### Dataset entries

——

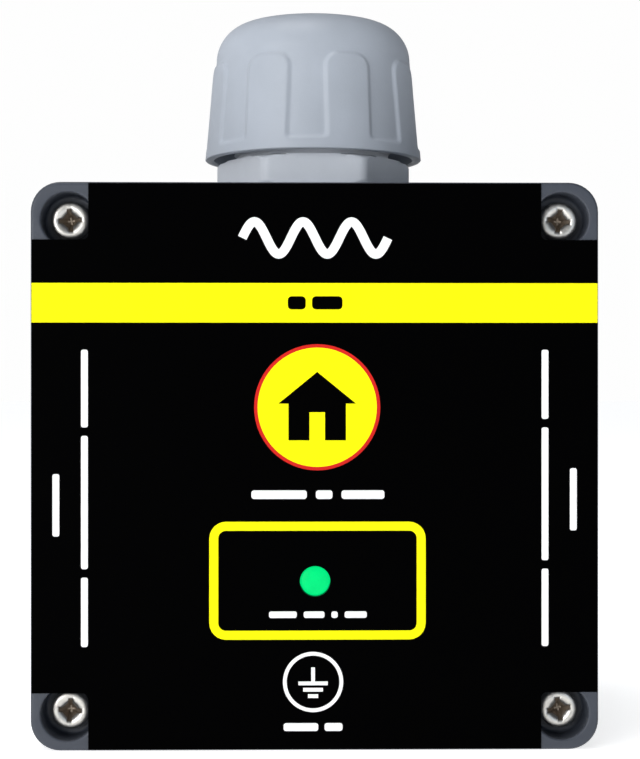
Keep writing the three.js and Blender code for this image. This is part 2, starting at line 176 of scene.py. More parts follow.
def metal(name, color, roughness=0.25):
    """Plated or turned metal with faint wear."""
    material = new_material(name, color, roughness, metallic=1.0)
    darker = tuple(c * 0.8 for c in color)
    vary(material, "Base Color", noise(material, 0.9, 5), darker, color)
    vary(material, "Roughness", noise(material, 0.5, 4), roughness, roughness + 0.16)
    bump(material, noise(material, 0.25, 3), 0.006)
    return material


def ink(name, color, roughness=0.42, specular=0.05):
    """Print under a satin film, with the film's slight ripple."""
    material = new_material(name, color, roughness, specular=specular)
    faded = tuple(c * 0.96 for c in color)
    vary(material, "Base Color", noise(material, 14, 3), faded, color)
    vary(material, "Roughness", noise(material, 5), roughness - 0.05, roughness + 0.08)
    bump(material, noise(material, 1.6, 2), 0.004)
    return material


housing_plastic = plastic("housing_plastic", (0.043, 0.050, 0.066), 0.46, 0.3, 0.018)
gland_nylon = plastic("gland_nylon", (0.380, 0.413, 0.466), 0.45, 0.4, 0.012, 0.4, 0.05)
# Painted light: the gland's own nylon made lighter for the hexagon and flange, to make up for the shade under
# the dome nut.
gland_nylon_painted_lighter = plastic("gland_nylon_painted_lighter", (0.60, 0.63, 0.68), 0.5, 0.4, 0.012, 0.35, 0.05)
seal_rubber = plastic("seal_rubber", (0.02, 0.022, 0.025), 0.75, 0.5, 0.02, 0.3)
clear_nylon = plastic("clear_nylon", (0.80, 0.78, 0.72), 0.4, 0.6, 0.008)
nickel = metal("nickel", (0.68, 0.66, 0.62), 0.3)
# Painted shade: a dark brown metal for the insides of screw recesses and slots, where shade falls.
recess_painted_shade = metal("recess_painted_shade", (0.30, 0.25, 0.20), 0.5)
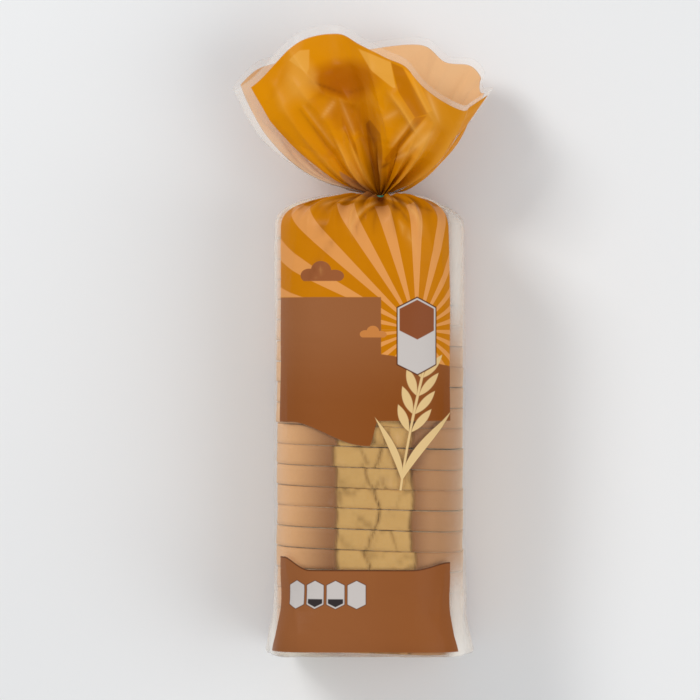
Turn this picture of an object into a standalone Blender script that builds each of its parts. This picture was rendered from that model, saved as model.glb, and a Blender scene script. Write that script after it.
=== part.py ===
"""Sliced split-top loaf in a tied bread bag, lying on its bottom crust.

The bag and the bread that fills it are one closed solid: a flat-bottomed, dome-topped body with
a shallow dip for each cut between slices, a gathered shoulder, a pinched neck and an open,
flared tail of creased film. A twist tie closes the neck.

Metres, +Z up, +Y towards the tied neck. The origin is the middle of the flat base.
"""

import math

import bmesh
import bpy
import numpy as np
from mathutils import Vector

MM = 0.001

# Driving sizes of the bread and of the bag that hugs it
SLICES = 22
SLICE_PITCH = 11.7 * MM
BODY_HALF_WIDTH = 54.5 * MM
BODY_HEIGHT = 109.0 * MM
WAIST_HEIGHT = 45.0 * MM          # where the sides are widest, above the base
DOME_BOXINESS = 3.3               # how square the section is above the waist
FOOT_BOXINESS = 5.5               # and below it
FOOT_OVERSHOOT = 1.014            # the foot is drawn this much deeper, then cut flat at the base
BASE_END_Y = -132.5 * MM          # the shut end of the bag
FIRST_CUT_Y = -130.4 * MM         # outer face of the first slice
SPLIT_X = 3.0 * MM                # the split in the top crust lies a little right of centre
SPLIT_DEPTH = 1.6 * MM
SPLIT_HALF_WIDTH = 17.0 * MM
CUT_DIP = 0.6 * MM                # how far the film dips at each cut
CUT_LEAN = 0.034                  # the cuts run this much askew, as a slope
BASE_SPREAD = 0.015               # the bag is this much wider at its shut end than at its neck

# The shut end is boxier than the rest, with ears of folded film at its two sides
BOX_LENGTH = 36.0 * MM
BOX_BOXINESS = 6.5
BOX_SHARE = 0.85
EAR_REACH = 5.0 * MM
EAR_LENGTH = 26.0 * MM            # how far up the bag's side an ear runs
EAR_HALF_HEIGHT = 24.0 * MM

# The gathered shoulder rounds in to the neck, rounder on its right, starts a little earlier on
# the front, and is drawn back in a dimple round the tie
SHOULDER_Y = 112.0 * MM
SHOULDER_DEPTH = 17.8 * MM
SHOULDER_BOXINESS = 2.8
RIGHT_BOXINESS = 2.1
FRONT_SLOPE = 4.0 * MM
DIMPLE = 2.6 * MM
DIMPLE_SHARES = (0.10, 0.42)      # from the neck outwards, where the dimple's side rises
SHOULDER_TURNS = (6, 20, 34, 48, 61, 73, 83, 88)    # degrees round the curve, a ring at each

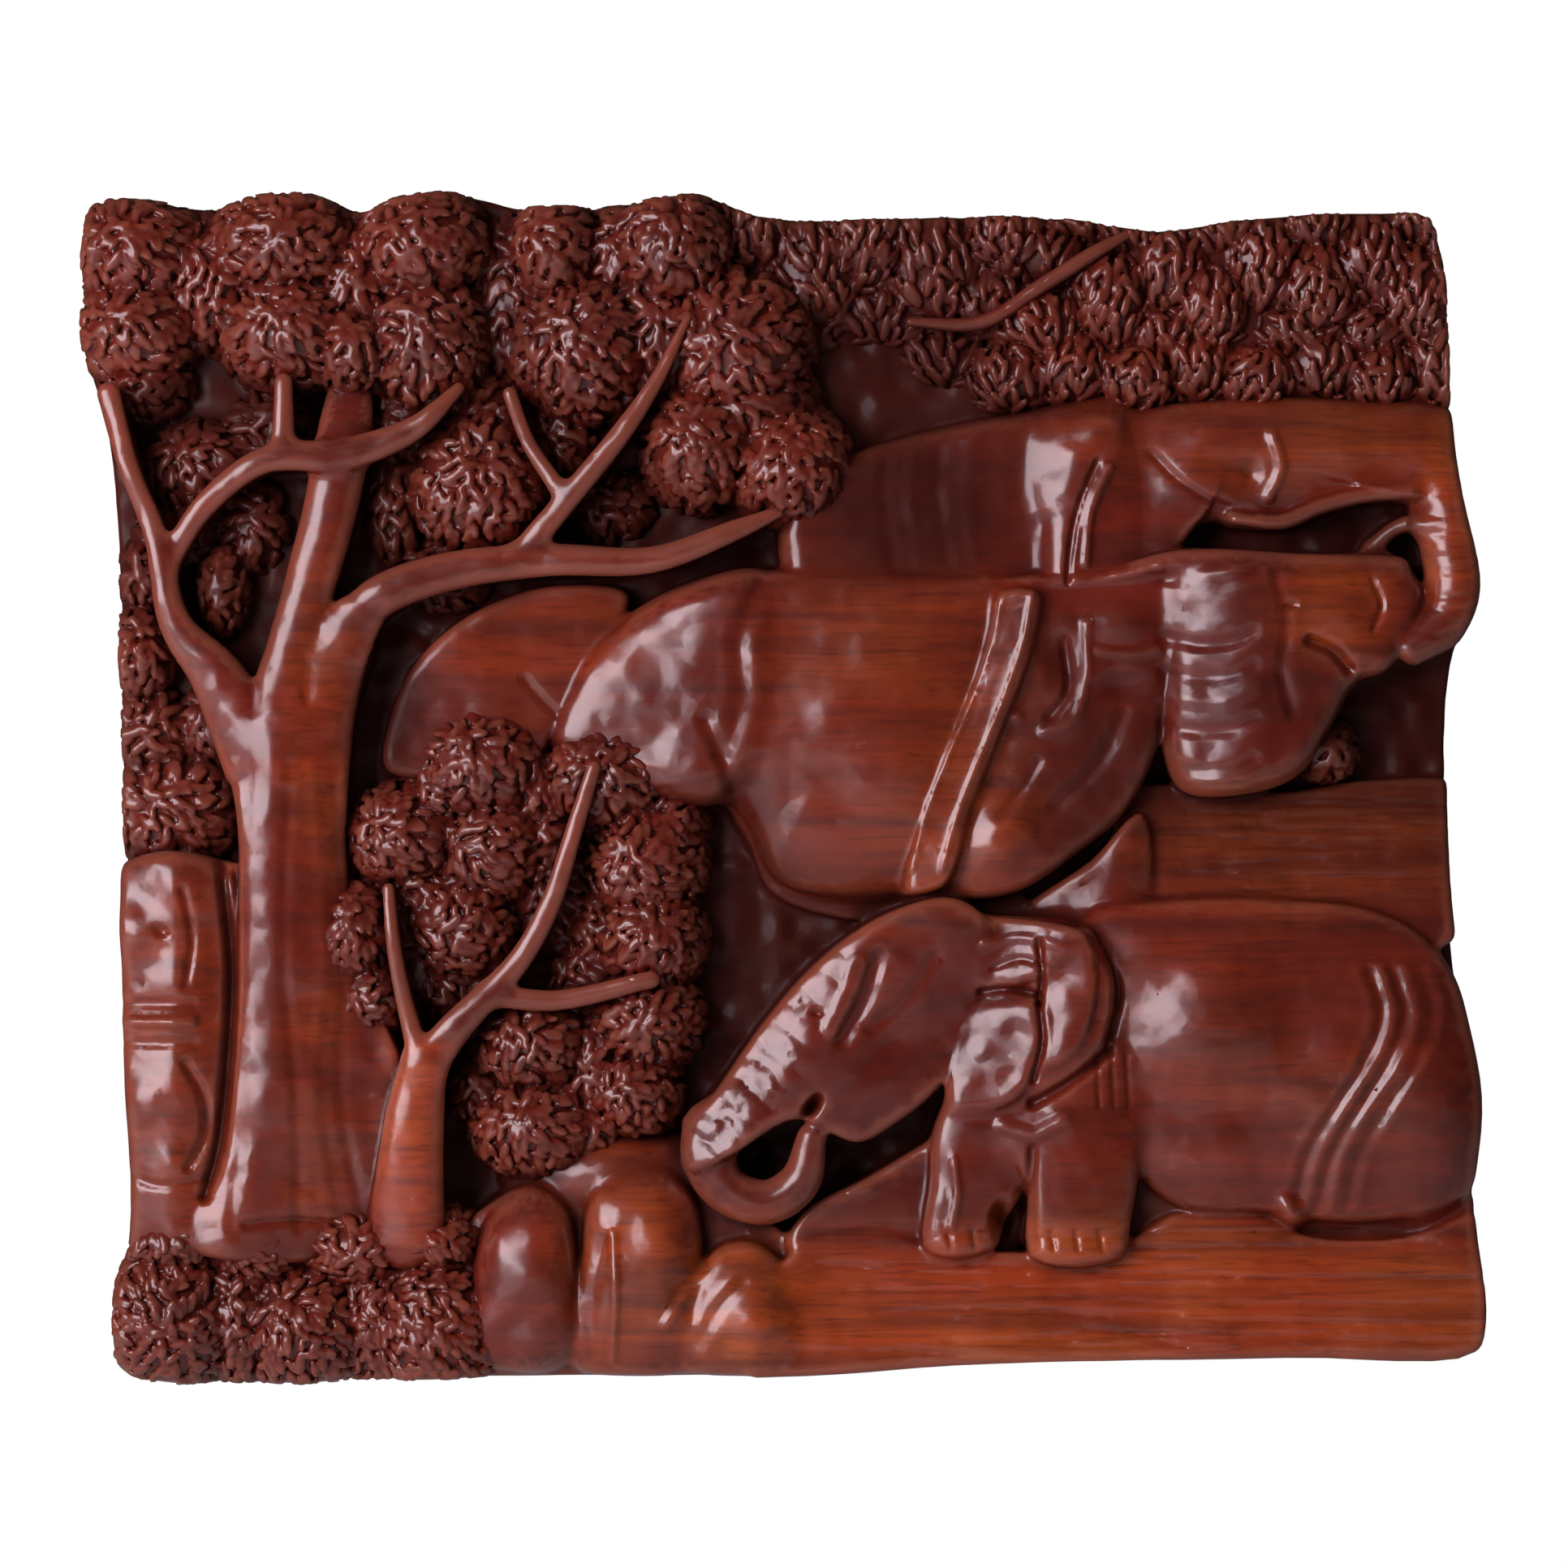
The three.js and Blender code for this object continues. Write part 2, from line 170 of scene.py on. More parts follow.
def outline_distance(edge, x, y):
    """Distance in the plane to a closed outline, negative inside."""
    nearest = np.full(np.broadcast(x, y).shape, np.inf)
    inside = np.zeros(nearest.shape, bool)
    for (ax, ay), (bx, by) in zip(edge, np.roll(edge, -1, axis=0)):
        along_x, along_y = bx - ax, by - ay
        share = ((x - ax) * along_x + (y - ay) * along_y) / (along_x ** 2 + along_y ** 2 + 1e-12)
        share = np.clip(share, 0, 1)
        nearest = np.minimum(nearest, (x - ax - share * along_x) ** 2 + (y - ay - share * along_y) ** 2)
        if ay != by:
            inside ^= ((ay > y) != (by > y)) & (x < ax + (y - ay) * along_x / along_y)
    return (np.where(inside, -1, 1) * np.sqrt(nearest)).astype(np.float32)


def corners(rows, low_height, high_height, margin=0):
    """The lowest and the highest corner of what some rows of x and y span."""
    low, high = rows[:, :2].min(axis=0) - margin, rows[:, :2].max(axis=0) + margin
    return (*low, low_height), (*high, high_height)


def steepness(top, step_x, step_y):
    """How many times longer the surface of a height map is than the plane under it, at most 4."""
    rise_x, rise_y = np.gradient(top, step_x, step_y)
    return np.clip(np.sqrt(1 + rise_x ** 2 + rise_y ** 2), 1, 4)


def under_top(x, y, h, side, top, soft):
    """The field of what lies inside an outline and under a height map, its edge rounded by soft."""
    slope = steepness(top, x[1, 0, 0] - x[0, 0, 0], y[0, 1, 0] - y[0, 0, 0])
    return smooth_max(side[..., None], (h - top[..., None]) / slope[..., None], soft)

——

### DESCRIPTION OF THE TASK
Quote each line above in full, word for word.

### PROBLEM SOLUTION
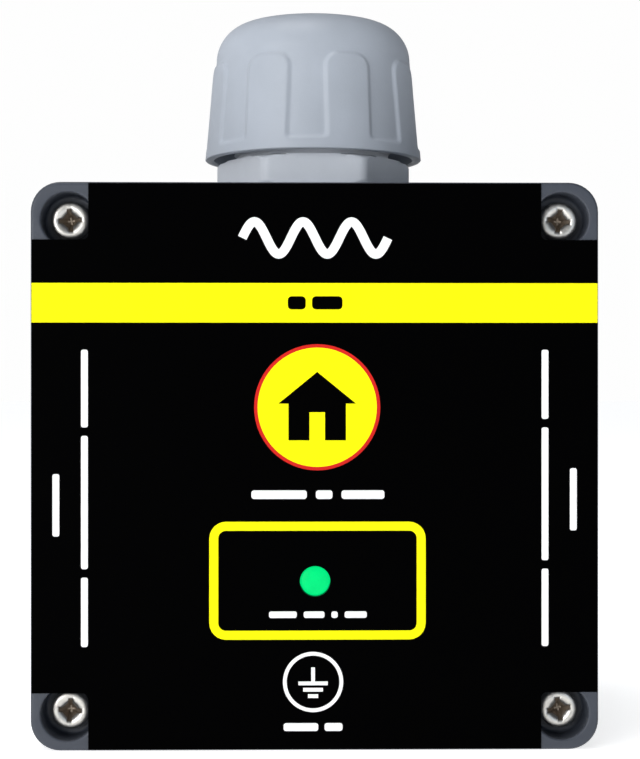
Keep writing the three.js and Blender code for this image. This is part 2, starting at line 176 of scene.py. More parts follow.
def metal(name, color, roughness=0.25):
    """Plated or turned metal with faint wear."""
    material = new_material(name, color, roughness, metallic=1.0)
    darker = tuple(c * 0.8 for c in color)
    vary(material, "Base Color", noise(material, 0.9, 5), darker, color)
    vary(material, "Roughness", noise(material, 0.5, 4), roughness, roughness + 0.16)
    bump(material, noise(material, 0.25, 3), 0.006)
    return material


def ink(name, color, roughness=0.42, specular=0.05):
    """Print under a satin film, with the film's slight ripple."""
    material = new_material(name, color, roughness, specular=specular)
    faded = tuple(c * 0.96 for c in color)
    vary(material, "Base Color", noise(material, 14, 3), faded, color)
    vary(material, "Roughness", noise(material, 5), roughness - 0.05, roughness + 0.08)
    bump(material, noise(material, 1.6, 2), 0.004)
    return material


housing_plastic = plastic("housing_plastic", (0.043, 0.050, 0.066), 0.46, 0.3, 0.018)
gland_nylon = plastic("gland_nylon", (0.380, 0.413, 0.466), 0.45, 0.4, 0.012, 0.4, 0.05)
# Painted light: the gland's own nylon made lighter for the hexagon and flange, to make up for the shade under
# the dome nut.
gland_nylon_painted_lighter = plastic("gland_nylon_painted_lighter", (0.60, 0.63, 0.68), 0.5, 0.4, 0.012, 0.35, 0.05)
seal_rubber = plastic("seal_rubber", (0.02, 0.022, 0.025), 0.75, 0.5, 0.02, 0.3)
clear_nylon = plastic("clear_nylon", (0.80, 0.78, 0.72), 0.4, 0.6, 0.008)
nickel = metal("nickel", (0.68, 0.66, 0.62), 0.3)
# Painted shade: a dark brown metal for the insides of screw recesses and slots, where shade falls.
recess_painted_shade = metal("recess_painted_shade", (0.30, 0.25, 0.20), 0.5)
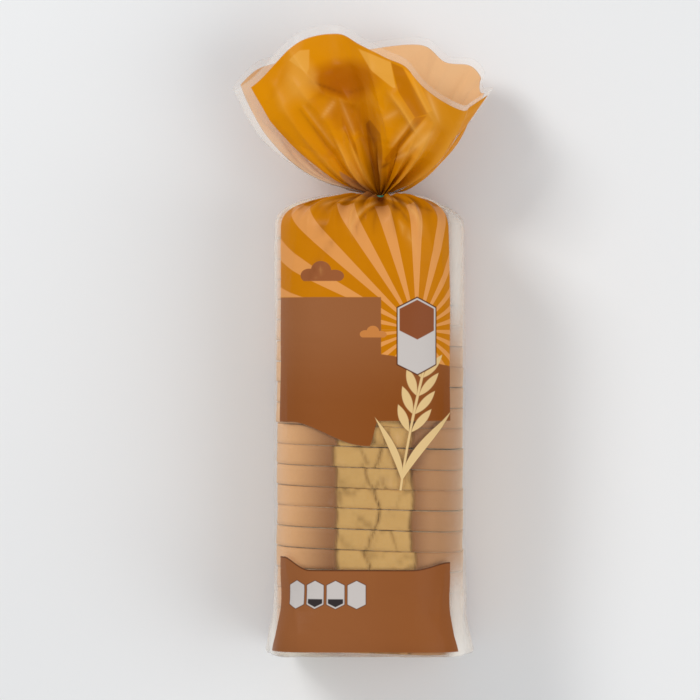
Turn this picture of an object into a standalone Blender script that builds each of its parts. This picture was rendered from that model, saved as model.glb, and a Blender scene script. Write that script after it.
=== part.py ===
"""Sliced split-top loaf in a tied bread bag, lying on its bottom crust.

The bag and the bread that fills it are one closed solid: a flat-bottomed, dome-topped body with
a shallow dip for each cut between slices, a gathered shoulder, a pinched neck and an open,
flared tail of creased film. A twist tie closes the neck.

Metres, +Z up, +Y towards the tied neck. The origin is the middle of the flat base.
"""

import math

import bmesh
import bpy
import numpy as np
from mathutils import Vector

MM = 0.001

# Driving sizes of the bread and of the bag that hugs it
SLICES = 22
SLICE_PITCH = 11.7 * MM
BODY_HALF_WIDTH = 54.5 * MM
BODY_HEIGHT = 109.0 * MM
WAIST_HEIGHT = 45.0 * MM          # where the sides are widest, above the base
DOME_BOXINESS = 3.3               # how square the section is above the waist
FOOT_BOXINESS = 5.5               # and below it
FOOT_OVERSHOOT = 1.014            # the foot is drawn this much deeper, then cut flat at the base
BASE_END_Y = -132.5 * MM          # the shut end of the bag
FIRST_CUT_Y = -130.4 * MM         # outer face of the first slice
SPLIT_X = 3.0 * MM                # the split in the top crust lies a little right of centre
SPLIT_DEPTH = 1.6 * MM
SPLIT_HALF_WIDTH = 17.0 * MM
CUT_DIP = 0.6 * MM                # how far the film dips at each cut
CUT_LEAN = 0.034                  # the cuts run this much askew, as a slope
BASE_SPREAD = 0.015               # the bag is this much wider at its shut end than at its neck

# The shut end is boxier than the rest, with ears of folded film at its two sides
BOX_LENGTH = 36.0 * MM
BOX_BOXINESS = 6.5
BOX_SHARE = 0.85
EAR_REACH = 5.0 * MM
EAR_LENGTH = 26.0 * MM            # how far up the bag's side an ear runs
EAR_HALF_HEIGHT = 24.0 * MM

# The gathered shoulder rounds in to the neck, rounder on its right, starts a little earlier on
# the front, and is drawn back in a dimple round the tie
SHOULDER_Y = 112.0 * MM
SHOULDER_DEPTH = 17.8 * MM
SHOULDER_BOXINESS = 2.8
RIGHT_BOXINESS = 2.1
FRONT_SLOPE = 4.0 * MM
DIMPLE = 2.6 * MM
DIMPLE_SHARES = (0.10, 0.42)      # from the neck outwards, where the dimple's side rises
SHOULDER_TURNS = (6, 20, 34, 48, 61, 73, 83, 88)    # degrees round the curve, a ring at each

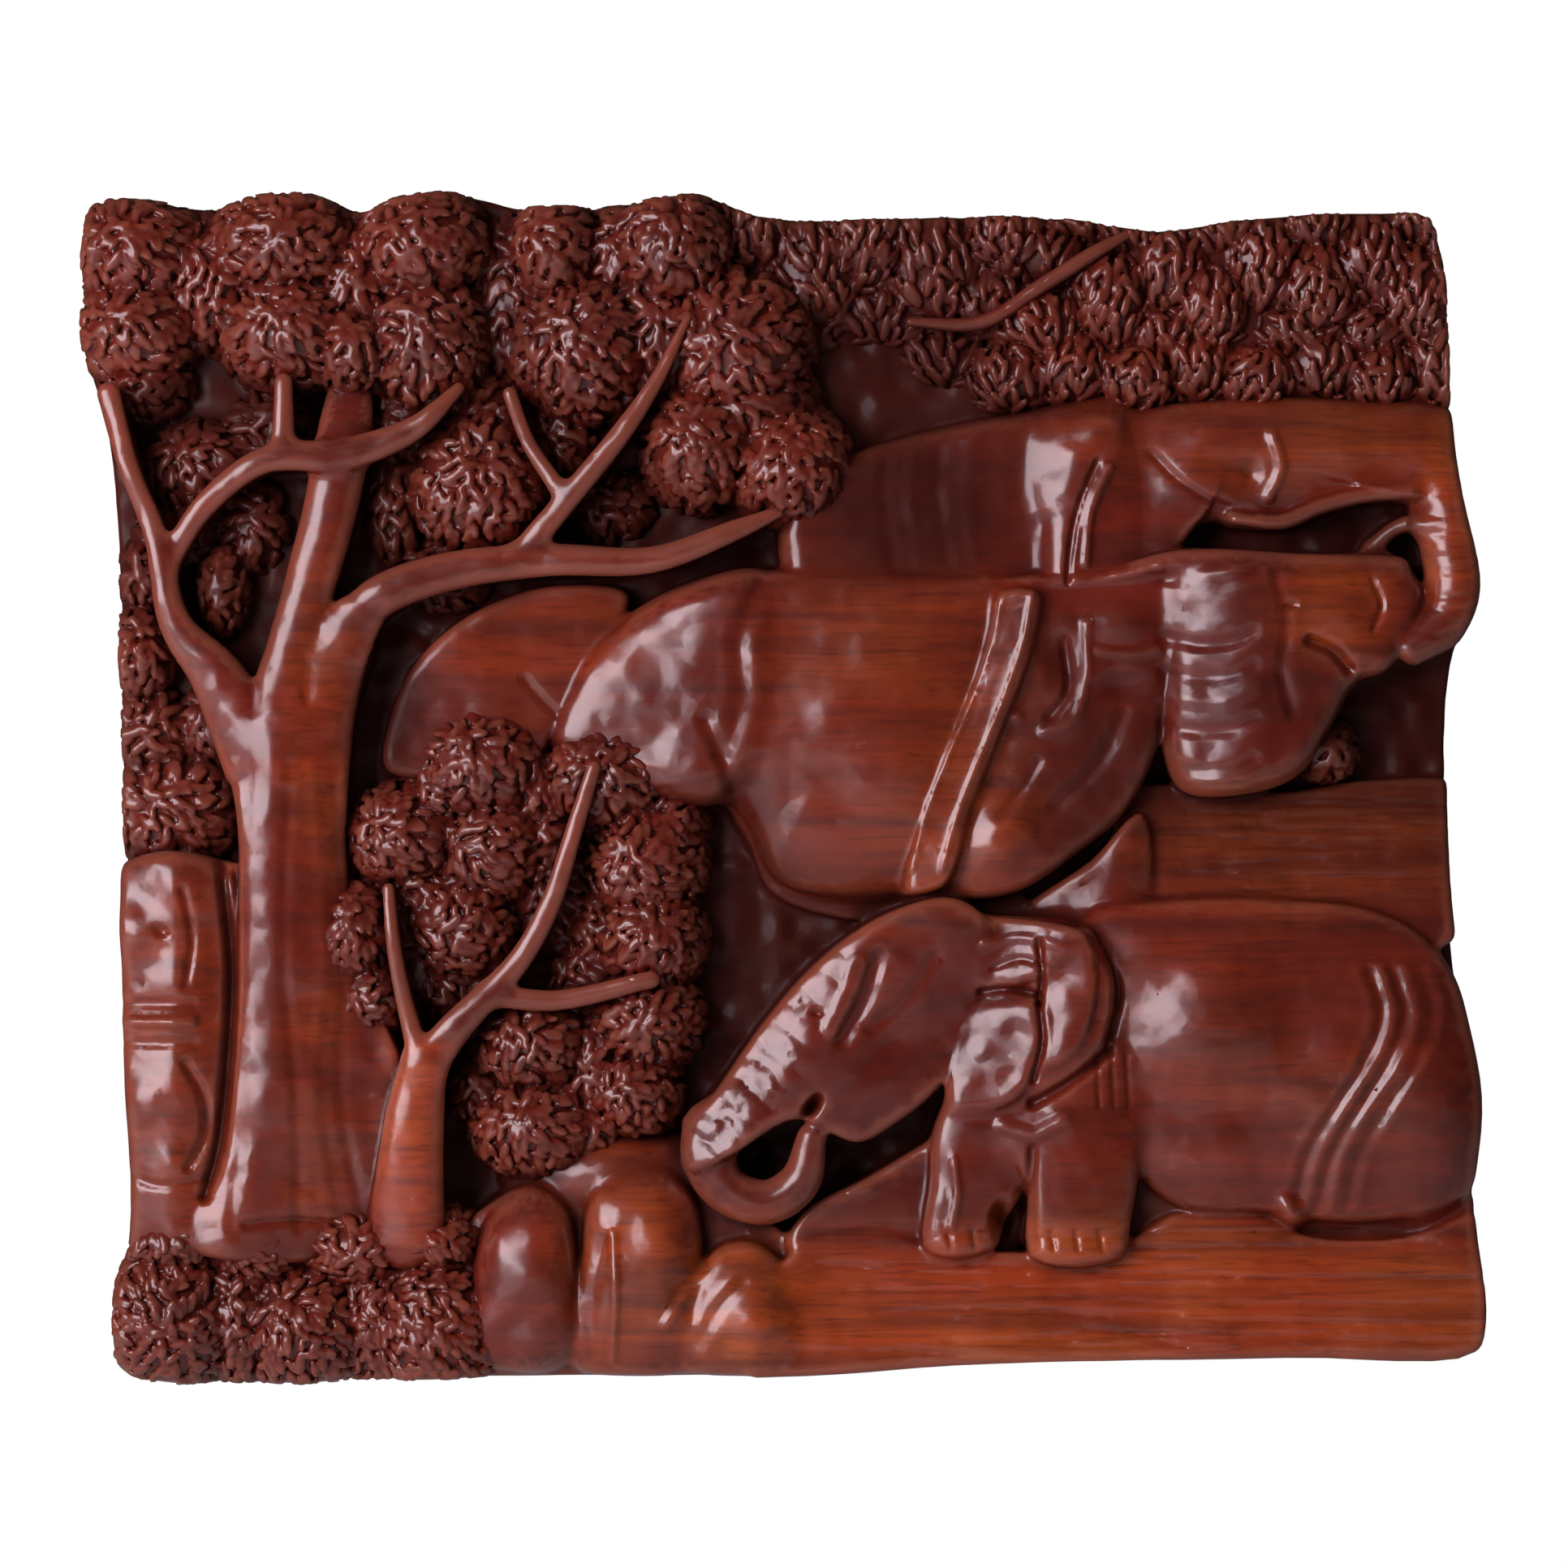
The three.js and Blender code for this object continues. Write part 2, from line 170 of scene.py on. More parts follow.
def outline_distance(edge, x, y):
    """Distance in the plane to a closed outline, negative inside."""
    nearest = np.full(np.broadcast(x, y).shape, np.inf)
    inside = np.zeros(nearest.shape, bool)
    for (ax, ay), (bx, by) in zip(edge, np.roll(edge, -1, axis=0)):
        along_x, along_y = bx - ax, by - ay
        share = ((x - ax) * along_x + (y - ay) * along_y) / (along_x ** 2 + along_y ** 2 + 1e-12)
        share = np.clip(share, 0, 1)
        nearest = np.minimum(nearest, (x - ax - share * along_x) ** 2 + (y - ay - share * along_y) ** 2)
        if ay != by:
            inside ^= ((ay > y) != (by > y)) & (x < ax + (y - ay) * along_x / along_y)
    return (np.where(inside, -1, 1) * np.sqrt(nearest)).astype(np.float32)


def corners(rows, low_height, high_height, margin=0):
    """The lowest and the highest corner of what some rows of x and y span."""
    low, high = rows[:, :2].min(axis=0) - margin, rows[:, :2].max(axis=0) + margin
    return (*low, low_height), (*high, high_height)


def steepness(top, step_x, step_y):
    """How many times longer the surface of a height map is than the plane under it, at most 4."""
    rise_x, rise_y = np.gradient(top, step_x, step_y)
    return np.clip(np.sqrt(1 + rise_x ** 2 + rise_y ** 2), 1, 4)


def under_top(x, y, h, side, top, soft):
    """The field of what lies inside an outline and under a height map, its edge rounded by soft."""
    slope = steepness(top, x[1, 0, 0] - x[0, 0, 0], y[0, 1, 0] - y[0, 0, 0])
    return smooth_max(side[..., None], (h - top[..., None]) / slope[..., None], soft)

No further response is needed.